Ketika ujian mereka tidak lagi dianjurkan menjawab dengan jawaban yang seragam, malah mereka diharuskan menjawab dengan jawaban yang beragam, mereka bebas menjawab sesuai dengan kemampuan dari banyaknya buku yang mereka baca. Dan biasanya soal yang diberikan tidak lagi dalam bentuk benar salah atau memilih (choise) tetapi dalam bentuk essay dengan jumlah yang dipadai sekitar empat atau lima buah soal. Inilah arti keberagaman dalam perguruan tinggi dengan prinsip yang dianut bahwa kebenaran bukanlah seragam tetapi kebenaran yang sebenarnya adalah beragam.

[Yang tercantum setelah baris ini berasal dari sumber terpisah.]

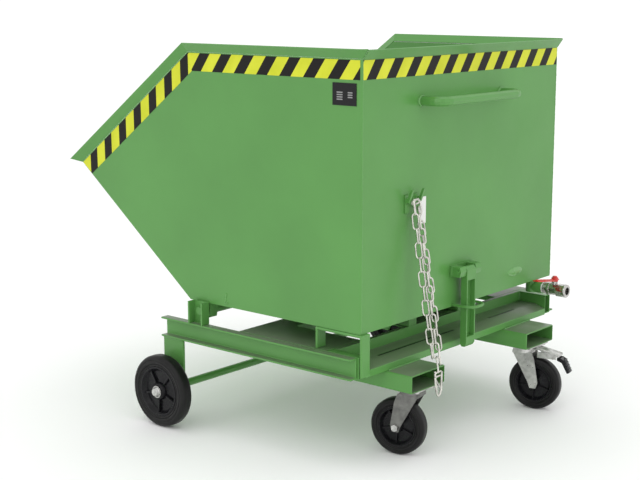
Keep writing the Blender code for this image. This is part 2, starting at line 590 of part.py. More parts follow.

Sebagai orang tua yang pernah duduk di Perguruan Tinggi kita sering dihadapkan dengan pertanyaan dari anak-anak kita yang sebenarnya pertanyaan tersebut sangat mudah menjawabnya, namun karena kita ada beberapa alternatif jawaban membuat kita ragu dalam menjawabnya, sebagai contoh yang pernah saya alami ketika anak saya yang sekolah di MTsN menanyakan tentang bacaan “iftitah” dalam shalat, karena saya tahu bahwa bacaan iftitah dalam shalat boleh yang dimulai dengan “Allahu akbar kabira” dan boleh juga yang dimulai dengan “Allahumma ba’id” lalu saya menjadi ragu untuk menjawabnya, solusi yang saya ambil adalah melihat buku yang menjadi pegangan di sekolah MTsN tersebut.
Keberagaman lain sering kita dapati dalam pelaksanaan ibadah kita sehari-hari, seperti keberagaman dalam pelaksanaan shalat hari raya ‘idul fitri dan keberagaman dalam pelaksanaan shalat tarawih dalam bulan ramadhan, bagi yang mereka yang mengetahui hanya ada keseragaman maka mereka selalu menganggap keberagaman itu salah serta tidak baik dan bagi mereka yang memahami kebenaran bisa beragam berpandangan bahwa pelaksanaan ibadah yang beragam itu benar.
Itulah tahapan pembelajaran yang berlangsung dalam tingkatan pendidikan yang ada di lembaga pendidikan dan juga tahap pendidikan yang ada di dalam masyarakat kita. Dimana pada awalnya diajarkan hidup seragam dengan tidak memperkenalkan keberagaman sehingga ketika ada keberagaman masyarakat kita tidak siap menghadapinya sampai terkadang berakhir dengan perpecahan di dalam masyarakat. Dan dari uraian di atas bisa kita ketahui bahwa perpecahan karena perbedaan merupakan buki rendahnya pendidikan dan pengetahuan masyarakat.